Et Hubert Védrine, digne héritier de Jacques Foccart en matière d’idéologie des rapports françafricains, déplorant spécifiquement la difficulté croissante qu’auront les Français à «décider entre eux seuls de conserver une politique africaine (...) sans en parler avec les intéressés et sans les écouter longuement», de poursuivre : «La France a également intérêt à garder une politique africaine. Les tentations d'abandon se fondent sur de mauvais arguments ; il n'est besoin que de voir, a contrario, l'engagement croissant en Afrique de la Chine et des États-Unis. La solution dite ‘d'européanisation’ ne peut être que partielle, ou alors c'est un leurre et une démission : il n'y a pas de volonté à 27 pour mener une vraie politique africaine, tout juste une politique d'aide très conditionnée, ce qui ne répond plus au besoin à l'heure où l'Afrique, elle aussi, utilise les opportunités de la globalisation. (...) Des propositions nombreuses et précises ont été faites depuis dix ans pour réformer, renforcer, revigorer à tous les niveaux (Elysée, Matignon, Quai d'Orsay, Défense, Bercy) les structures et les méthodes de pilotage de notre politique étrangère.»

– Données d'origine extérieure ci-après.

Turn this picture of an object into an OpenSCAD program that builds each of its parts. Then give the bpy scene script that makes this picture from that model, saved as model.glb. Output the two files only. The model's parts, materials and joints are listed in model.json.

En langage non diplomatique, Hubert Védrine dit à Nicolas Sarkozy: La France ne peut pas compter sur les autres pays occidentaux pour sa croissance future, car ces pays la considère comme une concurrente. La France ne peut tenir son rang qu'en maintenant par tous les moyens les pays africains loin de la mondialisation, qui leur offre de nouvelles opportunités qu'ils exploitent, malheureusement pour elle, de plus en plus.